Positivity Matters

Those who lead or manage others have the unique potential to serve as an energizing force within organizations today. With their position and collected experience, they have the ability to influence not only what transpires within our work lives, but how we process those moments. A leader’s view of a challenging situation, including the psychological vantage point or “mindset” they bring to bear upon a problem, can affect how we move forward. As such, understanding how leader behavior affects the attitudes and actions of team members, is of primary interest. There are many elements to consider as we evaluate strategies to effectively lead a group of individuals in today’s world of work — but, can positivity play a central role in enhancing a team’s outlook and performance outcomes? A growing body of evidence says, yes.

We have previously discussed how the tenets of positive psychology could serve as a guide to achieve greater levels of workplace happiness and eventual success. The movement, which stresses the identification of what is “right” within our work lives, advises building on the aspects of our work lives that help us garner strength and flourish. (Emphasizing our strengths, the celebration of successes). Akin to this theory, researchers are actively examining the impact of the construct Psychological Capital (PsyCap) in the workplace. PsyCap is comprised of a number of key “state like” psychological resources. (The “HERO” resources; Hope, Efficacy, Resilience and Optimism).

The HERO resources:
•Hope. A belief in the ability to persevere toward goals and find paths to reach them.
•Efficacy. The confidence that one can put forth the effort to affect outcomes.
•Resilience. The ability to bounce back in the face of adversity or failure.
•Optimism. A generally positive view of work and the potential of success.

It follows, that we should explore the potential impact of leader positivity and the associated behaviors on members of their team. Recent research has explored this dynamic, and has revealed that leader psychological capital can not only be significantly related to levels of follower psychological capital, but follower performance, as well. One explanation for these findings: positivity in the workplace can become somewhat “contagious”, through the process of modeling. An example of the classic research of Bandura (1977) (which posits social learning through role models) — leaders can help shape follower attitudes and behavior, by exhibiting strategies that reflect higher levels of key psychological resources (for example behaviors that reflect resilience and hopefulness.)

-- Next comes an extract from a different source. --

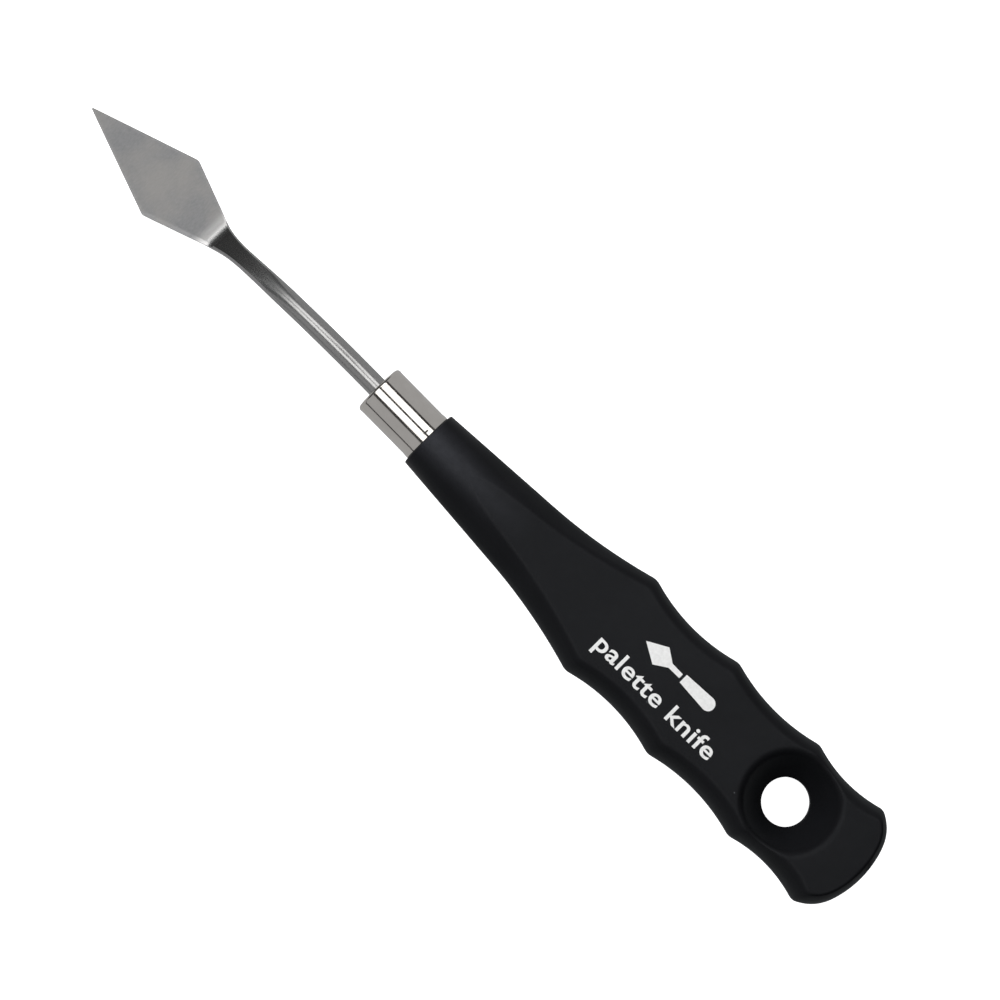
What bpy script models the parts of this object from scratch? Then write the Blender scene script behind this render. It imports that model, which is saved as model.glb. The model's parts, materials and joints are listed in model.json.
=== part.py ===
"""Palette knife: a cranked steel painting knife in a soft-grip handle.

Every piece is modelled in the handle's own frame, in millimetres: X runs along the handle from its
front face (x = 0) towards the butt, Y across it and Z out of its flat upper face. One empty then
lays the whole knife down on a surface, resting on the heel of its blade and on its butt.
"""

import math

import bmesh
import bpy
from mathutils import Euler, Vector

MM = 0.001

# Clearance between two pieces that touch on the real knife
GAP = 0.3

# Handle: a turned cone that swells into a scalloped grip, planed flat on both faces
HANDLE_LENGTH = 117.6
HALF_THICKNESS = 7.05
NECK_RADIUS = 6.25
NECK_TAPER = 0.07
CONE_END = 26.0
CREST_HALF_WIDTH = 12.25
CREST_X = (49.9, 72.2, 94.2, 111.6)
VALLEY_HALF_WIDTH = (10.7, 10.8, 11.0)
SIDE_INSET = 2.2
END_RADIUS = 21.0
END_SLOPE = 0.4
END_WALL_INSET = 1.9
END_TIP = 0.5
FRONT_EDGE = 0.4

# Hang hole, with a round dish sunk into each face
HOLE_X = 97.3
HOLE_RADIUS = 4.75
HOLE_LAND = 0.6
DISH_RADIUS = 9.65
DISH_SAG = 0.5

# Soft grip skin over the rigid core
SKIN = 1.6
SPIGOT_RADIUS = 4.5
SPIGOT_LENGTH = 9.0

# Ferrule: a drawn cap with rolled lips
FERRULE_LENGTH = 13.3
FERRULE_RADIUS = 5.35
FERRULE_WALL = 0.5
FERRULE_LIP = 0.5

# Blade: one forging from its diamond tip to the tang in the handle
SHANK_RADIUS = 2.05
TANG_LENGTH = 34.0
SOCKET_LENGTH = 35.0
BLADE_TIP_X = -92.2
BLADE_CORNER_X = -70.3
BLADE_CORNER_HALF_WIDTH = 7.6
HEEL_X = -58.6
HEEL_HALF_WIDTH = 3.4
WAIST_X = -49.5
WAIST_HALF_WIDTH = 1.88
HEEL_BEND_RADIUS = 4.6
NECK_START_X = -15.5
NECK_ANGLE = math.radians(33.0)
BLADE_HALF_THICKNESS = 0.45
TIP_HALF_THICKNESS = 0.25
TIP_HALF_WIDTH = 0.15

# Points on each round side, steps round a turned piece, and passes that settle the resting tilt
SIDE_STEPS = 8
ROUND_STEPS = 32
PITCH_PASSES = 6


def clear_scene():
    for old in list(bpy.data.objects):
        bpy.data.objects.remove(old, do_unlink=True)


def make_material(name, colour, roughness, metallic):
    material = bpy.data.materials.new(name)
    material.use_nodes = True
    shader = material.node_tree.nodes["Principled BSDF"]
    shader.inputs["Base Color"].default_value = (*colour, 1.0)
    shader.inputs["Roughness"].default_value = roughness
    shader.inputs["Metallic"].default_value = metallic
    return material


def add_object(name, bm, material=None):
    """Write a bmesh, drawn in millimetres, to a new object in metres."""
    bmesh.ops.remove_doubles(bm, verts=bm.verts, dist=1e-4)
    bmesh.ops.scale(bm, vec=(MM, MM, MM), verts=bm.verts)
    bmesh.ops.recalc_face_normals(bm, faces=bm.faces)
    mesh = bpy.data.meshes.new(name)
    bm.to_mesh(mesh)
    bm.free()
    mesh.shade_smooth()
    mesh.set_sharp_from_angle(angle=math.radians(35))
    piece = bpy.data.objects.new(name, mesh)
    bpy.context.scene.collection.objects.link(piece)
    if material:
        mesh.materials.append(material)
    return piece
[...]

Going forward, it appears in our best interest to encourage leaders to not only strengthen their psychological resources, but outwardly express positivity — and provide model behaviors when interfacing with their employees. This in turn can enhance workplace well-being and the achievement of valued outcomes. Those leaders that “flex their positivity”, may indeed have the ability to change the tenor of the workplace.

Some implications:
• Leader selection & development. Organizations can readily assess the psychological resources possessed by candidates who will lead or manage the work of others. Furthermore, training opportunities for leaders can include the development of these resources (resilience and optimism, for example) and the expression of a positive mindset when interacting with their teams.
• Goal setting. Leaders with higher levels of psychological resources (such as hope), set more robust or challenging goals — and are highly motivated to accomplish such goals. These leaders are more likely to bend with adversity and deal with failure, in stride.
• Problem management. Exhibiting behaviors which express positivity when facing issues and obstacles can be critical. Leaders with stronger psychological resources are more likely to develop alternatives pathways to meet these obstacles — a skill that can be learned by followers.
• Performance feedback. Leaders can utilize the power of feedback to build needed resources. Pausing to note accomplishments, can build confidence, maintain energy and enhance self-efficacy.
• Psychological capital has universal benefits. The development of psychological capital within organizations should not exclusively focus upon leaders — but those in varying roles and levels. Employees at all levels, particularly those who interface with multiple employees, have the opportunity to serve as powerful role models.